腹部超音波検査 胆嚢5 胆嚢腺筋腫症

胆嚢腺筋腫症:adenomyomatosis

胆嚢腺筋腫症の特徴的な超音波所見は、胆嚢壁の肥厚と、肥厚した壁内にみられるRAS。そしてcomet-like echoです。

胆嚢腺筋腫症は胆嚢結石の合併率が高いのですが、 結石により胆嚢壁の観察が十分に行えない場合は結石の可動性を利用して胆嚢壁全域をしっかり観察しましょう。

また、胆嚢の肥厚した壁内にRASおよびcomet-like echoを認めない場合は、超音波検査だけで胆嚢腺筋腫症とは診断せず、胆嚢癌の合併も考慮して他の検査を組み合わせた診断が必要になります。

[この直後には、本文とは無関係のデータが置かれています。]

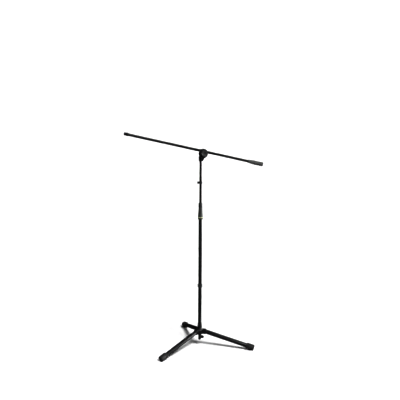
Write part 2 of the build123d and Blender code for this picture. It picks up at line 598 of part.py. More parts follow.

RAS(Rokitansky-Aschoff sinus)とは、胆嚢粘膜上皮が筋層内あるいは漿膜下層にまで憩室様に陥入したもので、正常な胆嚢壁内にも存在します。

comet-like echoは壁在結石あるいはRAS自体から生じる多重反射による彗星のような線状エコーをいいます。

胆嚢腺筋腫症の分類

●限局型localized type
①底部に壁肥厚が限局している
②肥厚部位にはRASやcomet-like echoが散在している
③憩室様変形がみられる

●分節型segmental type
①頸部あるいは体部で壁が部分的に肥厚し、この部分が半円状または三角形に内腔へ突出する(triangle sign)
②壁の肥厚部位により内腔が狭小化する

●び漫型diffuse type
①胆嚢壁が広範囲あるいは全体に肥厚している
②広範囲な胆嚢内にRASやcomet-like echoを認める
③肥厚部位にはRASやcomet-like echoが散在している

胆嚢腺筋腫症の病理学的基準

組織標本にて1cm以内に5個以上のRASの増生がみられ、かつ同部位の壁が3mm以上の壁肥厚がみられる病変を胆嚢腺筋腫症としています。